▸ WHAT IS NEEDED
Give only the number of lines in the data that contain the word "scene".

▸ DATASET EXTRACT
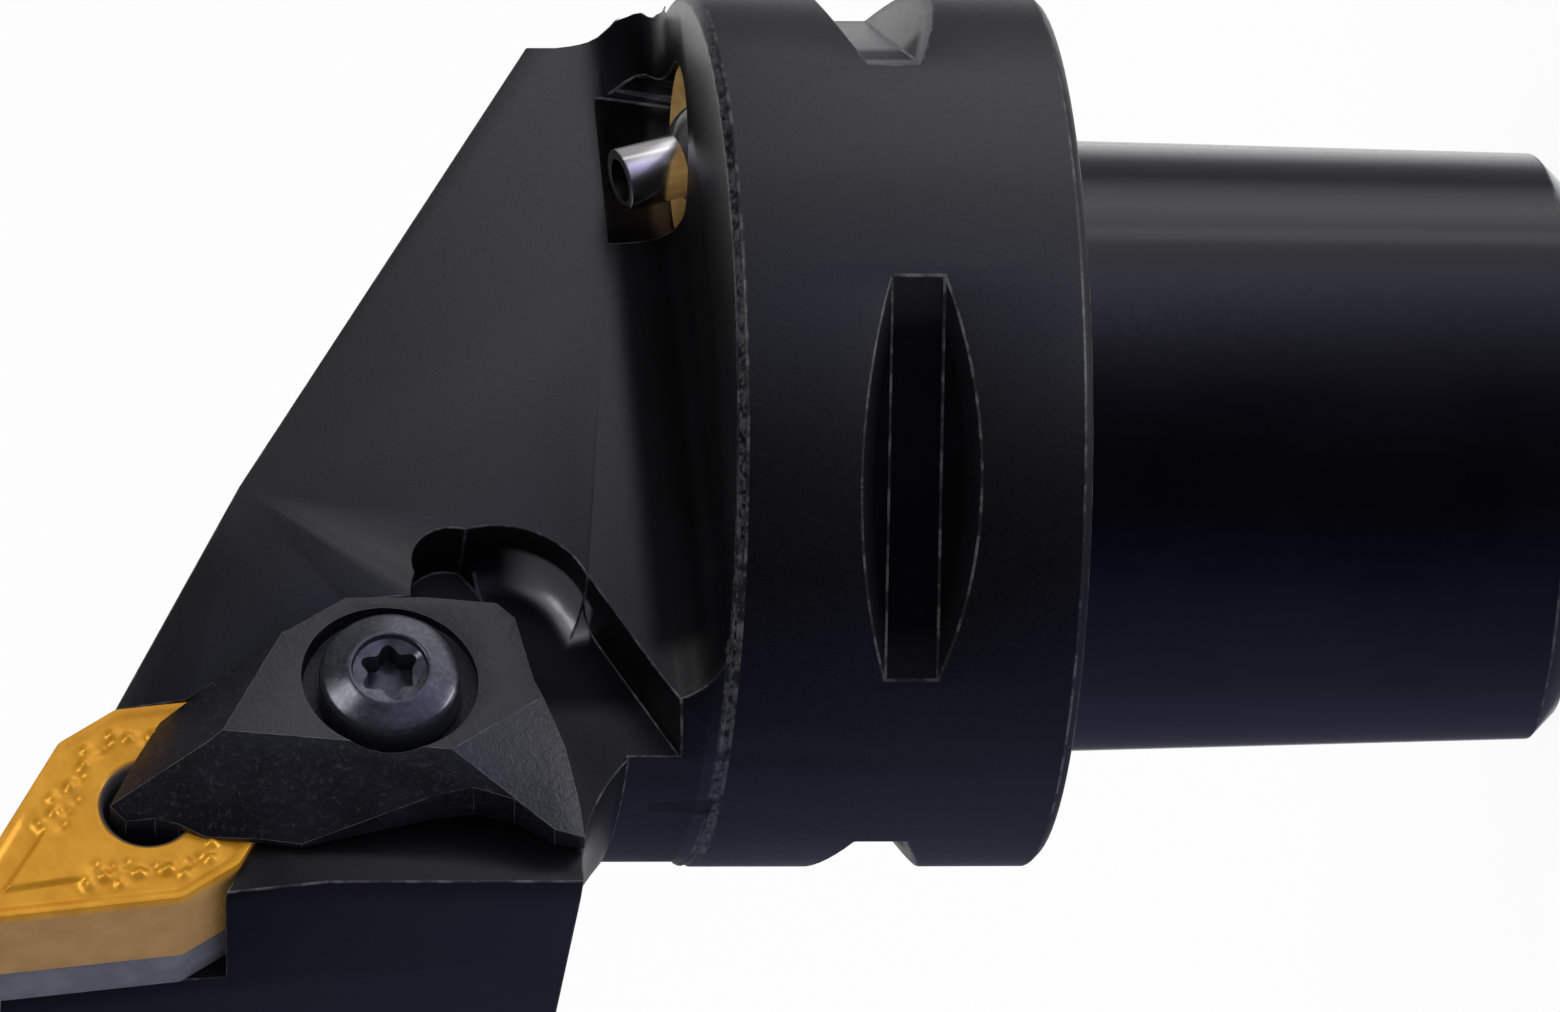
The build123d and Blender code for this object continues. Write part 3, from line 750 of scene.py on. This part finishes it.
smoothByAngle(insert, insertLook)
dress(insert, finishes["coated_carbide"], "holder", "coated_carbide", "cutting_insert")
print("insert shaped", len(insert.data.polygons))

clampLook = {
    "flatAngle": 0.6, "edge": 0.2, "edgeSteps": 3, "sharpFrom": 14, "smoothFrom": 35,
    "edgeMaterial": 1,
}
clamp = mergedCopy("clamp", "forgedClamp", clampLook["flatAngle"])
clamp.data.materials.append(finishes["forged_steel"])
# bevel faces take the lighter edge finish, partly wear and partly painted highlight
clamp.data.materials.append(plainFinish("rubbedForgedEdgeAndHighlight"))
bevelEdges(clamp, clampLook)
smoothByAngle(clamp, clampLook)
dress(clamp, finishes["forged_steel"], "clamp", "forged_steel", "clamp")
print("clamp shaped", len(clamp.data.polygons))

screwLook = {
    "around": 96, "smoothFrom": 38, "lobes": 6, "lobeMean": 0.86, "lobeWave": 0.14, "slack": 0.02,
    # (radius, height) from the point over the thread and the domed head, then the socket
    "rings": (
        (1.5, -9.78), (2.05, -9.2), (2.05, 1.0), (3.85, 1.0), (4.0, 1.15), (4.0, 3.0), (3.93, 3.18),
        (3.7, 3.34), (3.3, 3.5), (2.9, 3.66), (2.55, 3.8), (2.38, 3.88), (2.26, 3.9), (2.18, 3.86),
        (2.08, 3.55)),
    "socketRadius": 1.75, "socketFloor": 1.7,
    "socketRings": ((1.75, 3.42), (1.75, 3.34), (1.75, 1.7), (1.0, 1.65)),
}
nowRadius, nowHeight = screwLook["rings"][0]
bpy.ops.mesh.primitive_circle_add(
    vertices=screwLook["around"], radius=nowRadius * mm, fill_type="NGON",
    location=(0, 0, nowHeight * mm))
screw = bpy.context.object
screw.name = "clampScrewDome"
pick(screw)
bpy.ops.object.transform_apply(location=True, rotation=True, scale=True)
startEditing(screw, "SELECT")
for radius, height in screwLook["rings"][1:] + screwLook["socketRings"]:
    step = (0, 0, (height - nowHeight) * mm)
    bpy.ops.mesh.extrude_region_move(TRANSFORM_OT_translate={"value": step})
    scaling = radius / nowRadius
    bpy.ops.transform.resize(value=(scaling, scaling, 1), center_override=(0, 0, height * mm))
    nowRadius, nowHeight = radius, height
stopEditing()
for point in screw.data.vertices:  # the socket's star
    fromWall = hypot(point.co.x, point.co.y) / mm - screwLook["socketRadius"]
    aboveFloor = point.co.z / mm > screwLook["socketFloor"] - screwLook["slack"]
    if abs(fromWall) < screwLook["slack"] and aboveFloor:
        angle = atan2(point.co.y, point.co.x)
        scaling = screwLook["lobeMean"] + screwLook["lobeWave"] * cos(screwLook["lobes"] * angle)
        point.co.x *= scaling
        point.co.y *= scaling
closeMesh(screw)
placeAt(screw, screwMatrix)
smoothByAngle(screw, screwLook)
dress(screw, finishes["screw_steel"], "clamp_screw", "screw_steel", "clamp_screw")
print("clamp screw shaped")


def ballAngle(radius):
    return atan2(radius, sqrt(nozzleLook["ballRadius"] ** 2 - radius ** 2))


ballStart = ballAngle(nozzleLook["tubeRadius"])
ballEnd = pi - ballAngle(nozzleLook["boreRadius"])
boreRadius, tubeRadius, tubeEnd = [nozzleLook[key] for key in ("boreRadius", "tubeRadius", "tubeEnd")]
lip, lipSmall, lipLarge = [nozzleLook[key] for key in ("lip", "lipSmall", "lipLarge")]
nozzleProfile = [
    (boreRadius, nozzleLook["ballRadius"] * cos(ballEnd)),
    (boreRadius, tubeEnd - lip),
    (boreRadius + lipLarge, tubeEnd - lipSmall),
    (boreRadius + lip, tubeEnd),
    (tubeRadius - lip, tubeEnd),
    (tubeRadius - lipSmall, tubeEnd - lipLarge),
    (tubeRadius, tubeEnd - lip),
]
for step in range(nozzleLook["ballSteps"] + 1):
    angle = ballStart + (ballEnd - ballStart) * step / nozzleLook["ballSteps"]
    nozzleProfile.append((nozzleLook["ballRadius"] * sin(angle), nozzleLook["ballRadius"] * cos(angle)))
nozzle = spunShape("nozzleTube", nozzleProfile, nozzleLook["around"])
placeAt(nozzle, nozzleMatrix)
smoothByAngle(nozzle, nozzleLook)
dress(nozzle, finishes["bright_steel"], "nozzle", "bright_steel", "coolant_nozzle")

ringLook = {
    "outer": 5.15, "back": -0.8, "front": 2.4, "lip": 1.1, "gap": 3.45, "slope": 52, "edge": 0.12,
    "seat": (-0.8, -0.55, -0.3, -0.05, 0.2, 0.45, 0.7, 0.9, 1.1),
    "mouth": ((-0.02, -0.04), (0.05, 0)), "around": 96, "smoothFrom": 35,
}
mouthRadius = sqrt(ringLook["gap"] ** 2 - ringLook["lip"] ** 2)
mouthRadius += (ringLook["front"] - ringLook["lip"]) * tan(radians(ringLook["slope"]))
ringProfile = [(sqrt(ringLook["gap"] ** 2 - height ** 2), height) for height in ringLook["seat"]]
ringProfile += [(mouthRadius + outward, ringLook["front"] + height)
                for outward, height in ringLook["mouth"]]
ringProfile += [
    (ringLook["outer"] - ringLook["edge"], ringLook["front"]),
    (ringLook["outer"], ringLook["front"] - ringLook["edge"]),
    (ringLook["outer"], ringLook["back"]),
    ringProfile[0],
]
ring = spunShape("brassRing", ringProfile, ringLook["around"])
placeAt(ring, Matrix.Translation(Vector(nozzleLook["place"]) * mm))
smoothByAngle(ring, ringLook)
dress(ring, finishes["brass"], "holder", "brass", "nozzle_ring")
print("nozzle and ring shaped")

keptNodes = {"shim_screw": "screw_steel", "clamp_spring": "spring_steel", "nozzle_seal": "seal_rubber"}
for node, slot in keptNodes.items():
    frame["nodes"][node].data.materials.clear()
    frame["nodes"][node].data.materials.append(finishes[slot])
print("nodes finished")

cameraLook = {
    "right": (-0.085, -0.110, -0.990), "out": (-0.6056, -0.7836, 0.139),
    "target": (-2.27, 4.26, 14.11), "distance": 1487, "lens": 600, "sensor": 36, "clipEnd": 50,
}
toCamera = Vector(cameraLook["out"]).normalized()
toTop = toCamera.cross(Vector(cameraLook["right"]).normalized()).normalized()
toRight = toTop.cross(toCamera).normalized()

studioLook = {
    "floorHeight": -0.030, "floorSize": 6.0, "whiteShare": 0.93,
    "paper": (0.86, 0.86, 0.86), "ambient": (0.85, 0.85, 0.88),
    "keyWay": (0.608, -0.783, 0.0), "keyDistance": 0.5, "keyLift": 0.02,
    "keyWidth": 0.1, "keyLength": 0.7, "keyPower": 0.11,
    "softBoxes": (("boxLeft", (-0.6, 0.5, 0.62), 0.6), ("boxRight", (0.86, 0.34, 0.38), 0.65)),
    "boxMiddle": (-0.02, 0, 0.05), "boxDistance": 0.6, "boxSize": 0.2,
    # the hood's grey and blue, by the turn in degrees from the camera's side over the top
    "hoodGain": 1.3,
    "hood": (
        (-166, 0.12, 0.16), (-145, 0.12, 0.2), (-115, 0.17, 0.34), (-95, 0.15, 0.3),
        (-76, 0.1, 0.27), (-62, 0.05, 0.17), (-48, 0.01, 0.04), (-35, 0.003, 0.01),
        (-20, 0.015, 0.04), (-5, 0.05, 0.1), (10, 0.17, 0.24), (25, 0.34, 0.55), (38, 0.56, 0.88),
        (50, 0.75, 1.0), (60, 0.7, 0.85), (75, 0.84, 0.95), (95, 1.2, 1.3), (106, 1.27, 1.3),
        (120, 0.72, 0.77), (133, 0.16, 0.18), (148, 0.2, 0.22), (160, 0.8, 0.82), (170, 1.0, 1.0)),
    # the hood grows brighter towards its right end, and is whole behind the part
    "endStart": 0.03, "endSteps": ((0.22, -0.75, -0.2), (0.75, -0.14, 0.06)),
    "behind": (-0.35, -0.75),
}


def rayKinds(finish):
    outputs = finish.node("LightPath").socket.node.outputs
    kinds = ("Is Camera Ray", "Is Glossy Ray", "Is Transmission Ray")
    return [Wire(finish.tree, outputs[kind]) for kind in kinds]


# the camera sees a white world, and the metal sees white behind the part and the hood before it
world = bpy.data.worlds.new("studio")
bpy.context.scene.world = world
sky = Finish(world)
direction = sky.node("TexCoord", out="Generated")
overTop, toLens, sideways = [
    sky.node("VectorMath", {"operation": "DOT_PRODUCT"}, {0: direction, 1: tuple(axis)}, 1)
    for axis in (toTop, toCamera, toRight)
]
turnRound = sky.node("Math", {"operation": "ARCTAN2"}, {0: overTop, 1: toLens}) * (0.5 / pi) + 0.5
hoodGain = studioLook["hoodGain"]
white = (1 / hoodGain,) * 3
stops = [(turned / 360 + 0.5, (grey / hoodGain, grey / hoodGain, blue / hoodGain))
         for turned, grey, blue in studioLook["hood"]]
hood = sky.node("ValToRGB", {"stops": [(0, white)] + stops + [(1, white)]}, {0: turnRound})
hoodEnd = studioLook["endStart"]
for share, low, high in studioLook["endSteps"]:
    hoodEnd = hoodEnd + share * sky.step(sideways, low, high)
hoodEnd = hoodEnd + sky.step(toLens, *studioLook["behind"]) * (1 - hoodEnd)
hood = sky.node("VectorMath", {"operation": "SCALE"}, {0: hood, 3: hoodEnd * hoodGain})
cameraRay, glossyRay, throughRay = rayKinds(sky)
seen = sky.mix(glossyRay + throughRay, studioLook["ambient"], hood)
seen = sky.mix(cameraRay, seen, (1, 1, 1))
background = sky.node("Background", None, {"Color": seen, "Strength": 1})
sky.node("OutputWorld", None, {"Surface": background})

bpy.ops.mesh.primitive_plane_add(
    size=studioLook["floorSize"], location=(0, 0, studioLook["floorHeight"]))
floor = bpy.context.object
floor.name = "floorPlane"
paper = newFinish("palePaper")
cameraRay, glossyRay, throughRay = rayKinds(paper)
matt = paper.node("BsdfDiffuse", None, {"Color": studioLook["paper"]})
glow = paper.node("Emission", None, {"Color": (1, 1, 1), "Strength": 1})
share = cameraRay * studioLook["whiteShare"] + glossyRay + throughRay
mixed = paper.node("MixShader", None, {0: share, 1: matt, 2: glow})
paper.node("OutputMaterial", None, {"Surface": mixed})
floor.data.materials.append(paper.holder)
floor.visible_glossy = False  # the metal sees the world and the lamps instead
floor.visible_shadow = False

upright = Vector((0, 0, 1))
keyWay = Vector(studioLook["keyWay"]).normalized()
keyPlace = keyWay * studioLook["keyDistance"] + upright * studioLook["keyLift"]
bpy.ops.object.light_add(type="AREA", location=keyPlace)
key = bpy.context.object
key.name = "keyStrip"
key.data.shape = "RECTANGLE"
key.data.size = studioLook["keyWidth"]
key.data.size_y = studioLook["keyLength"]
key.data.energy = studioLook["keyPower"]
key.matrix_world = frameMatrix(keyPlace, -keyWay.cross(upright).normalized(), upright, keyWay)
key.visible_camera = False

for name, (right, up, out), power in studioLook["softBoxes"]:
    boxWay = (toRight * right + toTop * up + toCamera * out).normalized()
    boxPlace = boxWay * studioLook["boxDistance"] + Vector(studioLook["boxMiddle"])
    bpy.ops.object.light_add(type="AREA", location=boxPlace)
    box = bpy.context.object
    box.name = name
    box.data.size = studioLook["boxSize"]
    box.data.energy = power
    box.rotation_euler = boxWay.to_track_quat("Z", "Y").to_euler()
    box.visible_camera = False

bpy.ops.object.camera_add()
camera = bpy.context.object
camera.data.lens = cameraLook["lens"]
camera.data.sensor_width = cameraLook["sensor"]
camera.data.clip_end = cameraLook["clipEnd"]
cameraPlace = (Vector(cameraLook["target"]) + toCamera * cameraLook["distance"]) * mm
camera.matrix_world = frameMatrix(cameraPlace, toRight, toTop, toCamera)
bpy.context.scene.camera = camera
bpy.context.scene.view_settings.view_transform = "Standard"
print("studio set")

▸ OUTPUT OF THE TASK
4